RAW DATA →
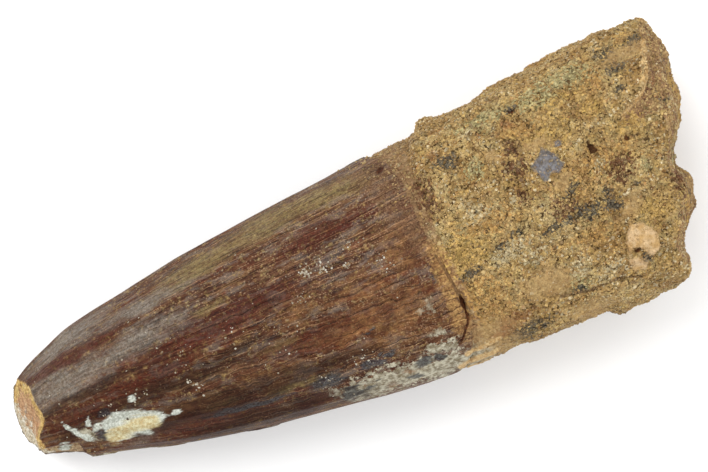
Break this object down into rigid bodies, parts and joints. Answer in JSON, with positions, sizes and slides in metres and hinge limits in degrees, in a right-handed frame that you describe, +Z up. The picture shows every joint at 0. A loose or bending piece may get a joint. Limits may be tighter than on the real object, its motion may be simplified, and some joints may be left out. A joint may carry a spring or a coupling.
{
  "type": "fossil spinosaurus tooth",
  "caption": "Fossil conical tooth lying on its side: fluted brown crown with a chipped, broken tip, and a root end under a crust of cemented sand with a rough break.",
  "frame": {"origin": "middle of the footprint's box, on the surface that the tooth lies on", "axes": "+X from the tip to the broken root end, +Y to the convex front edge, +Z up out of the side that shows in the picture"},
  "size_m": [0.0746, 0.0266, 0.0205],
  "materials": {
    "tooth": "brown fossil enamel with a satin sheen on the crown, matt tan cemented sand on the root"
  },
  "bodies": {
    "root": {"tooth": "tooth"}
  },
  "joints": []
}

PROBLEM STATEMENT →
State how many lines of the material contain the string "frame", with no other words.

SOLUTION TO THIS TASK →
2